Renato Rascel con Marisa Allasio in "Arrivederci Roma"(1957) di Roy Rowland.


Ma la sua vocetta tanto flebile quanto intonata rese anche giustizia ad un'Italia ancora "Romantica" sebbene invasa dagli "Urlatori", portando a Sanremo nel 1960 il brano omonimo che vinse la gara grazie alle potenti corde di Tony Dallara.



In alto, Renato Rascel con Giovanna Ralli in "Un paio d'ali".
In basso, con Gigi Proietti in "Alleluja brava gente".

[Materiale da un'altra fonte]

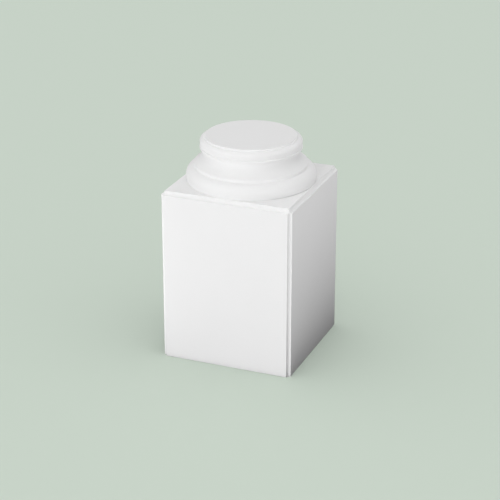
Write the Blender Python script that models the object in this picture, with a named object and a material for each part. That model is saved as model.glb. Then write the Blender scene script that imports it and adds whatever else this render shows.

Tuttavia, il suo caleidoscopio di capacità, tra canto, ballo e recitazione, vide soprattutto i suoi frutti grazie ad un lungo sodalizio con Garinei & Giovannini, i "padri" della commedia musicale. Una collaborazione che va da "Attanasio cavallo vanesio" (1952) fino ad "Alleluja brava gente" (1970) con un giovane Gigi Proietti, passando per "Un paio d'ali" (1957) in coppia con Giovanna Ralli ed "Enrico '61" (1961) con Gianrico Tedeschi e Gisella Sofio. 



In alto, Renato Rascel con Giulio Calì ne "Il cappotto".
In basso, con Ernesto Calindri in "Policarpo, ufficiale di scrittura".


Alcune di queste divenute anche pellicole per il grande schermo, dove l'attore comparve diverse volte, ma quasi sempre in ruoli macchiettistici e di basso tenore. Ci sono però due eccezioni: "Il cappotto" (1952) di Lattuada (ispirato all'omonima commedia di Gogol'), che mise in rilievo le sue doti drammatiche, e poi "Policarpo, ufficiale di scrittura"(1956) di Soldati: in entrambi i casi interpretava il ruolo di un diligente impiegatuccio, sfortunato ma di gran cuore.



Renato Rascel con Arnoldo Foà ne "I racconti di padre Brown".


La televisione, invece, gli diede tante possibilità in più. Dopo alcuni varietà da lui stesso condotti negli anni '50, come "Rascel la nuit" e "Stasera a Rascel City", nel 1970 raggiunse grande popolarità nei panni del sacerdote/detective padre Brown, nella serie televisiva ispirata ai racconti di Chesterton e diretta da Vittorio Cottafavi. Ma fu anche il cieco dalla nascita a cui Cristo diede la vista nel film tv "Gesù di Nazareth" (1977) di Franco Zeffirelli.



Rascel in "Gesù di Nazareth".


E proprio al piccolo schermo, accanto al suo primo amore, il teatro - la sua ultima pièce fu "Finale di partita" di Beckett, accanto a Walter Chiari nel 1986 - sono legate le sue ultime apparizioni, ormai avanti negli anni, ma con lo stesso casco di capelli, sebbene ingrigiti, sopra le orecchie a sventola e il sorriso largo. 



Renato Rascel con Walter Chiari in "Finale di partita".



Quel sorriso che piaceva tanto anche ai bambini, a cui dedicò piacevoli canzoncine ma anche libri di favole. Ragazzini che a trent'anni esatti dalla sua scomparsa sono ormai grandi, ma che proprio come lui, nel profondo del cuore, non sono mai cresciuti.